COLUMBUS, Ohio - With hard times in the auto industry and car dealerships closing around the country, the gleaming showrooms that once featured next year's models are becoming this year's new store, restaurant, school, day-care center or yoga studio.

COLUMBUS, Ohio - With hard times in the auto industry and car dealerships closing around the country, the gleaming showrooms that once featured next year's models are becoming this year's new store, restaurant, school, day-care center or yoga studio.

Students on the campus of the Columbus College of Art & Design in Ohio can learn in a space where evidence of automaking's proud past is still visible in the exposed concrete pillars, sturdy tile floors and ascending spiral vehicle ramp.

Architects and historians say the shock that American automakers could go bankrupt has combined with depressed real estate values and enthusiasm for green energy to bring a unique level of interest to reusing showrooms.

"If you look historically at the times when we've had these big shifts in [building] use, they've coincided with societal shifts," said Erin Rae Hoffer, an architect on staff at Boston-based Autodesk.

The number of franchised new car dealerships in the United States was already slipping before the auto company bankruptcies, but 1,900 dealerships have closed since January 2008.

U.S. auto sales fell to a 26-year low of about 10 million this year, compared with 17 million over most of the previous decade.
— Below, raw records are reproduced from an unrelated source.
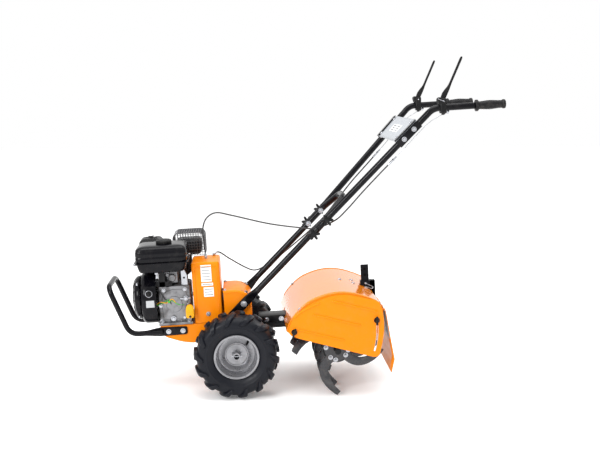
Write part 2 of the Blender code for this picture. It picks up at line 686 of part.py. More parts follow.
# ---- levers, panel and cables ----------------------------------------------------
LEVER_X = 0.824
LEVER_LEAN = 25.7
for side, word in ((-1, "left"), (1, "right")):
    seat = along_handle(LEVER_X, side)
    bm = bmesh.new()
    box_between(bm, seat - Vector((0.012, 0.0165, 0.0215)), seat + Vector((0.012, 0.0165, 0.034)))
    bracket = mesh_object("lever_bracket_" + word, bm, "black_plastic")
    bm = bmesh.new()
    rod_between(bm, along_handle(0.80, side), along_handle(0.85, side), TUBE_R + CLEAR, 16)
    solid(bracket, "DIFFERENCE", bm, "tube_bore")
    bm = bmesh.new()
    box_between(bm, seat + Vector((-0.030, -0.0045, 0.017)), seat + Vector((0.030, 0.0045, 0.060)))
    solid(bracket, "DIFFERENCE", bm, "lever_slot")
    turns = pivot(f"lever_{word}_axis", seat + Vector((0, 0, 0.0250)), ry=LEVER_LEAN)
    blade = [(-0.0055, 0.0), (-0.006, 0.030), (-0.0075, 0.165), (-0.004, 0.176), (0.004, 0.176),
             (0.0065, 0.165), (0.006, 0.030), (0.0055, 0.0), (0.0, -0.004)]
    plate("clutch_lever_" + word, blade, -0.004, 0.004, "black_plastic", parent=turns)

# The panel lies over both tubes and wraps their outer sides.
low_at, high_at = Vector((0.657, 0, 0.7709)), Vector((0.7365, 0, 0.8495))
rise = (high_at - low_at).normalized()
over = Vector((-rise.z, 0, rise.x))


def panel_point(at, half, up):
    """A point this far above the panel's line and this far out."""
    return at + over * up + Vector((0, half, 0))


rows = []
for at, tube_y in ((low_at, 0.2130), (high_at, 0.2325)):
    edge = tube_y + TUBE_R + 0.004
    rows.append([panel_point(at, -edge, -0.004), panel_point(at, -edge, 0.0165),
                 panel_point(at, edge, 0.0165), panel_point(at, edge, -0.004)])
sheet("control_panel", rows, "panel_grey", 0.002, offset=0.0)

def under_handle(side):
    """The last run of each cable, below its handle tube and up to its lever."""
    run = [(0.455, 0.172, 0.530), (0.520, 0.190, 0.600), (0.594, 0.200, 0.673), (0.660, 0.214, 0.737),
           (0.760, 0.238, 0.838), (0.805, 0.2445, 0.867), (0.824, 0.2453, 0.8765)]
    return [(x, side * y, z) for x, y, z in run]


TINE_CABLE = [(-0.100, -0.020, 0.352), (-0.103, -0.020, 0.400), (-0.106, -0.020, 0.460),
              (-0.090, -0.018, 0.508), (-0.050, -0.014, 0.530), (0.010, -0.010, 0.516),
              (0.124, -0.004, 0.481), (0.187, -0.002, 0.465), (0.270, -0.020, 0.452),
              (0.340, -0.075, 0.452), (0.410, -0.140, 0.487)] + under_handle(-1)
DRIVE_CABLE = [(-0.075, 0.040, 0.352), (-0.050, 0.042, 0.362), (-0.008, 0.055, 0.330),
               (0.050, 0.090, 0.285), (0.090, 0.125, 0.262), (0.130, 0.147, 0.270),
               (0.200, 0.149, 0.312), (0.290, 0.150, 0.378), (0.345, 0.150, 0.422),
               (0.400, 0.156, 0.470)] + under_handle(1)
tube("tine_clutch_cable", smooth_path(TINE_CABLE, 3), 0.0026, "cable_black", 1)
tube("drive_clutch_cable", smooth_path(DRIVE_CABLE, 3), 0.0026, "cable_black", 1)

# ---- tine drive and rotor --------------------------------------------------------
ROTOR = pivot("rotor_axis", (ROTOR_X, 0, ROTOR_Z))
bm = bmesh.new()
rod_between(bm, (0.031, 0, 0.065), (0.3395, 0, 0.065), 0.022, 16)
drive_tube = mesh_object("drive_tube", bm, "black_paint")
bm = bmesh.new()
box_between(bm, (0.095, -0.040, 0.074), (0.330, 0.040, 0.104))
solid(drive_tube, "UNION", bm, "rail")

case_outline = (arc((ROTOR_X, ROTOR_Z), 0.052, 200, 380, 10)
                + [(0.445, 0.075), (0.425, 0.105), (0.340, 0.105), (0.340, 0.030)])
plate("tine_gear_case", case_outline, -0.022, 0.022, "cast_iron",
      [ring(0.0140, 16, (ROTOR_X, ROTOR_Z))])

FLANGE_R = 0.056
FLANGE_Y = (0.0700, 0.1900)


def flange_pair():
    """The rotor shaft's profile with a disc on each side for every set of tines."""
    half = WORK_HALF - 0.010
    stations = [-half]
    profile = [(0.0125, half)]
    for y in (FLANGE_Y[1], FLANGE_Y[0], -FLANGE_Y[0], -FLANGE_Y[1]):
        profile += [(0.0125, y + 0.003), (FLANGE_R, y + 0.003), (FLANGE_R, y - 0.003),
                    (0.0125, y - 0.003)]
    return profile + [(0.0125, stations[0]), (0.0, stations[0]), (0.0, half)]


turned("rotor_shaft", flange_pair(), place(rx=90), "cast_iron", 20, ROTOR)


def tine_points(count, side):
    """The tine's middle line and width: a hooked blade whose tip turns sideways."""
    a, b, c, d = (Vector(p) for p in ((-0.004, -0.030), (-0.052, -0.088), (-0.006, -0.142),
                                      (0.056, -0.154)))
    rows = []
    for i in range(count + 1):
        t = i / count
        mid = a * (1 - t) ** 3 + b * 3 * t * (1 - t) ** 2 + c * 3 * t * t * (1 - t) + d * t ** 3
        run = (b - a) * (1 - t) ** 2 + (c - b) * 2 * t * (1 - t) + (d - c) * t * t
        run.normalize()
        late = max(0.0, (t - 0.45) / 0.55)
        turn_out = math.radians(38) * late
        half = 0.0185 - 0.004 * t
        across = Vector((-run.y * math.cos(turn_out), side * math.sin(turn_out),
                         run.x * math.cos(turn_out))) * half
        middle = Vector((mid.x, side * 0.030 * late ** 2, mid.y))
        rows.append((middle + across, middle - across))
    return rows


def tine_reach():
    """How far a tine's tip gets from the shaft."""
    return max(math.hypot(p.x, p.z) for row in tine_points(8, 1) for p in row)


def lowest_turn():
    """The angle that brings the tine's furthest corner straight down."""
    far = max((p for row in tine_points(8, 1) for p in row), key=lambda p: math.hypot(p.x, p.z))
    return math.degrees(math.atan2(-far.x, -far.z))


TINE_SCALE = (TINE_R - 0.0005) / tine_reach()
TINE_PHASE = -lowest_turn() + math.degrees(PITCH)


def tine_set(name, flange, side):
    """Four tines on one flange, a quarter turn apart, joined by their mounting ring."""
    y = flange + side * (0.003 + CLEAR + 0.003)
    bm = bmesh.new()
    for quarter in range(4):
        lay = Matrix.Rotation(math.radians(TINE_PHASE + 90 * quarter), 4, "Y")
        rows = [[lay @ Vector((p.x * TINE_SCALE, y + p.y, p.z * TINE_SCALE)) for p in row]
                for row in tine_points(8, side)]
        grid = [[bm.verts.new(p) for p in row] for row in rows]
        for low, high in zip(grid, grid[1:]):
            bm.faces.new((low[0], low[1], high[1], high[0]))
    tines = mesh_object(name, bm, "tine_steel", ROTOR)
    thicken(tines, 0.005, 0.0)
    hub = turned(name + "_ring", [(0.050, 0.0025), (0.050, -0.0025), (0.0135, -0.0025),
                                  (0.0135, 0.0025)], place((0, y, 0), rx=90), None, 16, ROTOR, True)
    join = tines.modifiers.new("ring", "BOOLEAN")
    join.operation = "UNION"
    join.solver = "EXACT"
    join.object = hub


for side, word in ((-1, "left"), (1, "right")):
    tine_set(f"tines_{word}_inner", side * FLANGE_Y[0], side)
    tine_set(f"tines_{word}_outer", side * FLANGE_Y[1], side)

# ---- hood, side panels, flap and depth stake --------------------------------------
CHEEK_Y = WORK_HALF
HOOD_LINE = [(0.196, 0.088), (0.216, 0.128), (0.247, 0.164), (0.285, 0.194), (0.330, 0.213),
             (0.378, 0.2235), (0.425, 0.224), (0.482, 0.211), (0.548, 0.181), (0.570, 0.150)]
STAKE = ((0.519, -0.004, -0.085), (0.551, 0.004, 0.280))
rows = [[(x, y, z) for x, z in HOOD_LINE] for y in (-CHEEK_Y, CHEEK_Y)]
hood = sheet("hood_top", rows, "orange", SHEET, offset=0.0)
cheek = HOOD_LINE + [(0.566, 0.100), (0.556, 0.050), (0.500, 0.075), (0.430, 0.105),
                     (0.330, 0.112), (0.255, 0.090), (0.225, 0.072), (0.212, 0.075)]
for side in (-1, 1):
    bm = bmesh.new()
    loop = [bm.verts.new((x, side * (CHEEK_Y - 0.0015), z)) for x, z in cheek]
    face = bm.faces.new(loop)
    made = bmesh.ops.extrude_face_region(bm, geom=[face])
    grown = [v for v in made["geom"] if isinstance(v, bmesh.types.BMVert)]
    bmesh.ops.translate(bm, vec=(0, -side * 0.003, 0), verts=grown)
    bmesh.ops.recalc_face_normals(bm, faces=bm.faces)
    solid(hood, "UNION", bm, f"cheek_{side + 1}")
bm = bmesh.new()
box_between(bm, (0.5140, -0.0145, 0.120), (0.5760, 0.0145, 0.250))
box_between(bm, (0.180, -0.043, 0.050), (0.230, 0.043, 0.107))
solid(hood, "DIFFERENCE", bm, "clearances")

PANEL_FRONT = (0.225, 0.084)          # the panel turns about this wing knob
SLOT_R = math.hypot(0.543 - PANEL_FRONT[0], 0.109 - PANEL_FRONT[1])
SLOT_TOP = math.degrees(math.atan2(0.109 - PANEL_FRONT[1], 0.543 - PANEL_FRONT[0]))
SLOT_DROP = 22.0
panel_line = ([(0.204, 0.098), (0.203, 0.084), (0.212, 0.071), (0.240, 0.058),
               (0.522, -0.034), (0.538, -0.035), (0.550, -0.025),
               (0.570, 0.058), (0.571, 0.125), (0.556, 0.178), (0.545, 0.186)]
              + [(0.477, 0.207), (0.425, 0.219), (0.372, 0.216), (0.310, 0.198), (0.261, 0.173),
                 (0.222, 0.138)])
panel_line = list(reversed(panel_line))


def slot(grow):
    """The slot's outline: two arcs about the front knob and round ends."""
    outer = arc(PANEL_FRONT, SLOT_R + grow, SLOT_TOP + 0.6, SLOT_TOP - SLOT_DROP, 8)
    inner = arc(PANEL_FRONT, SLOT_R - grow, SLOT_TOP - SLOT_DROP, SLOT_TOP + 0.6, 8)
    return outer + inner


PANEL_Y = CHEEK_Y + CLEAR + 0.0002
for side, word in ((-1, "left"), (1, "right")):
    turns = pivot(f"side_panel_{word}_axis", (PANEL_FRONT[0], 0, PANEL_FRONT[1]))
    low, high = sorted((side * PANEL_Y, side * (PANEL_Y + SHEET)))
    plate("side_panel_" + word, panel_line, low, high, "orange",
          [slot(0.0038), ring(0.0045, 10, PANEL_FRONT)], turns,
          Matrix.Translation((-PANEL_FRONT[0], 0, -PANEL_FRONT[1])))

FLAP_HINGE = (0.5765, 0.1440)
flap_line = [(0.5790, 0.142), (0.5835, 0.115), (0.594, 0.030), (0.606, -0.051), (0.592, -0.103)]
FLAP = pivot("flap_axis", (FLAP_HINGE[0], 0, FLAP_HINGE[1]))
rows = [[(x - FLAP_HINGE[0], y, z - FLAP_HINGE[1]) for x, z in flap_line]
        for y in (-0.246, 0.246)]
sheet("rear_flap", rows, "orange", SHEET, FLAP, offset=0.0)

bm = bmesh.new()
box_between(bm, (0.5145, -0.0140, 0.085), (0.5745, 0.0140, 0.216))
bracket = mesh_object("stake_bracket", bm, "black_paint")
bm = bmesh.new()
box_between(bm, (0.4455, -0.0120, 0.085), (0.5160, 0.0120, 0.103))
solid(bracket, "UNION", bm, "arm")
bm = bmesh.new()
box_between(bm, (STAKE[0][0] - CLEAR, STAKE[0][1] - CLEAR, 0.0),
            (STAKE[1][0] + CLEAR, STAKE[1][1] + CLEAR, 0.3))
solid(bracket, "DIFFERENCE", bm, "stake_hole")
HOLD = pivot("stake_axis", (0.535, 0, 0.0))
bm = bmesh.new()
box_between(bm, Vector(STAKE[0]) - Vector((0.535, 0, 0)), Vector(STAKE[1]) - Vector((0.535, 0, 0)))
mesh_object("depth_stake", bm, "black_paint", HOLD)
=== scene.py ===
"""Rear-tine garden tiller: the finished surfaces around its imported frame.

Shapes are laid out in the chassis frame: metres from the middle of the wheel axle, with
x towards the handles, y towards the operator's far side and z square to the engine base.
"""
import math
import json
import bpy
import bmesh
import numpy as np
from mathutils.geometry import tessellate_polygon
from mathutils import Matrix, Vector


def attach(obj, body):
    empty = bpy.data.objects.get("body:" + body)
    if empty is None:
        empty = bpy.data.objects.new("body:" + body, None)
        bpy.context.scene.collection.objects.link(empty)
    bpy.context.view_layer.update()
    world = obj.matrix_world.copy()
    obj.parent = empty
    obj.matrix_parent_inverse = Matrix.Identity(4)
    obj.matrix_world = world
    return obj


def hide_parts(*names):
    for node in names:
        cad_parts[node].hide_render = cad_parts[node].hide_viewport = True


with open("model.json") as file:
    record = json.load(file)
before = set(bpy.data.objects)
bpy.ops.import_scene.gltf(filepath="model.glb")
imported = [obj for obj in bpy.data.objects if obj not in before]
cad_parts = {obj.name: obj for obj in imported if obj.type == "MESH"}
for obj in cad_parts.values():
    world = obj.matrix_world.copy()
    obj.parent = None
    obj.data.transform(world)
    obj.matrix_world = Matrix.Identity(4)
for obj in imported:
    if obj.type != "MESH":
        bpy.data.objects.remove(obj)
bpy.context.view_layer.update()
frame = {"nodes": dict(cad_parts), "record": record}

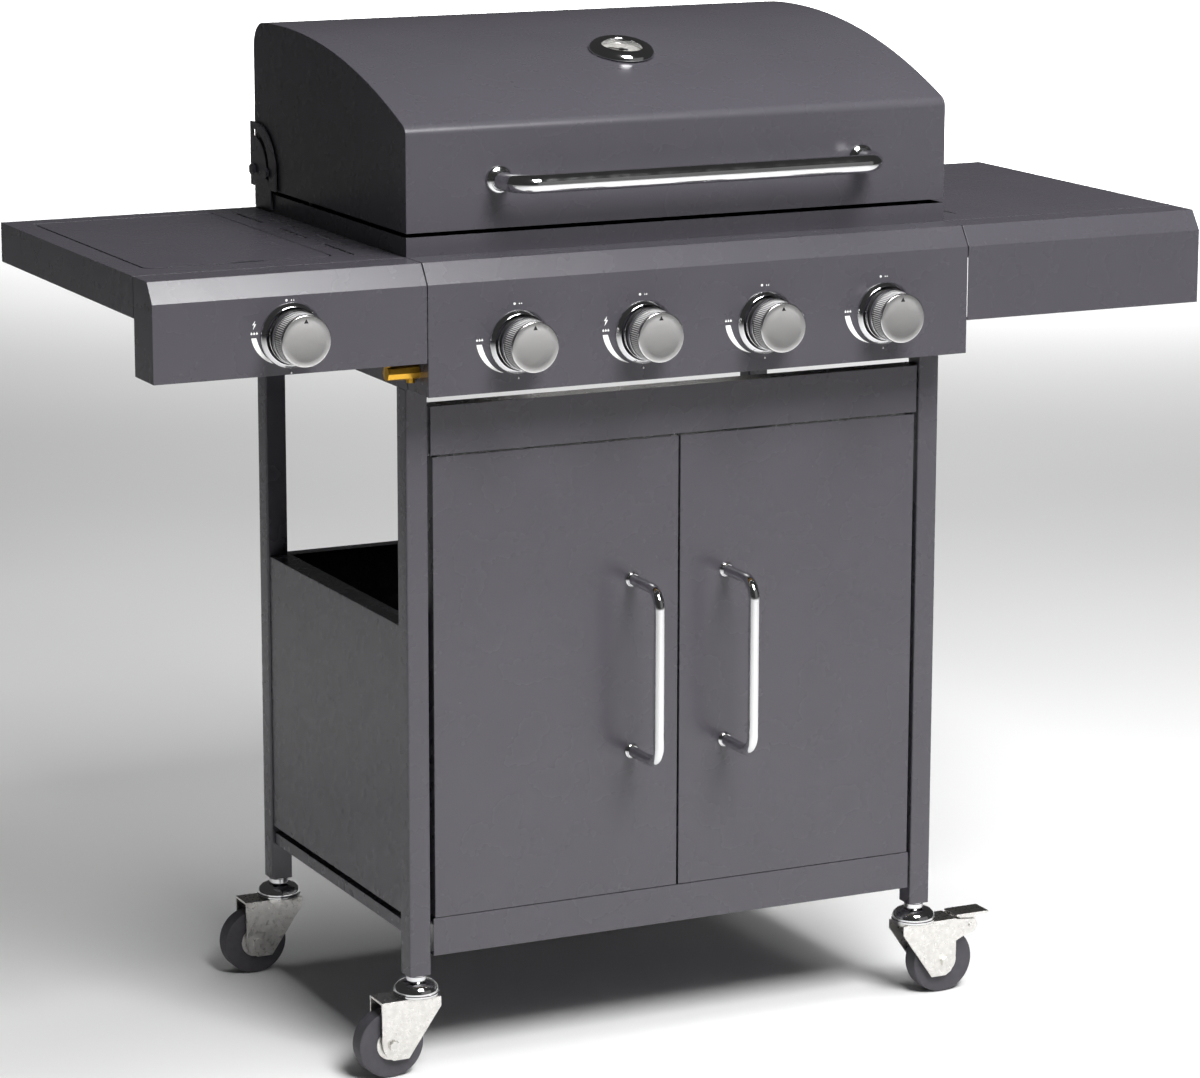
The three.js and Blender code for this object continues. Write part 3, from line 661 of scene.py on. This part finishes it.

As part of its deep restructuring, General Motors Co. has said it will cut 2,400 dealers from its 6,000-dealer network by next fall. Chrysler Group LLC slashed 789 dealers in June.

Responding to backlash from dealership owners, Congress passed a bill this month to give dealers a stronger arbitration process to challenge the automakers' decisions.

The transformation of the boxy, windowed space at Golden Bridge Yoga Studio in Los Angeles has been achieved with the smell of wafting incense, prayer flags draped from the walls and percussive Eastern rhythms. At NEO on Locust in St. Louis, long white tablecloths, stylish backlighting and tinkling champagne glasses turn a similar square space into a classy wedding venue.

Built to sustain thousands of pounds of moving weight, the showrooms are especially sturdy, naturally lit and often ideally located in high-traffic areas.

The art school in Columbus invested $8.3 million in its new Design Studios on Broad in the longtime Byer's Chrysler showroom that began as Columbus Oldsmobile in 1919.

Ventilation ducts to an old coal-fired furnace became windows bringing in cost-free natural light. Layers of insulation and reflective white coating were added to the roof. Body shops became classrooms. The showroom will soon become a gallery.

Steve Xiao, manager of the Hua Xing Asia Market in Ypsilanti, Mich., said the former showroom that is now his grocery store had something else going for it: The price was right.

"We were really interested when we heard they were selling and moving somewhere else," he said. "The first year, the price was too high. When we finally bought it, it had been on the market almost two years."

Len Love, who owned a small, independent auto dealership in Tampa, Fla., was staring down the opposite side of that equation. As he watched the steady decline of car sales at Love's Auto, he had a build-it-and-they-will-come moment.

"I was sitting in the office every day and literally no money was coming in the door. Nothing. Not a dime. Not one penny," he said. "That day I was standing in the showroom and said, 'Well, it feels like a nice little bar in here.' "

Love rented a catering unit, taught himself to cook and started Artifacts restaurant.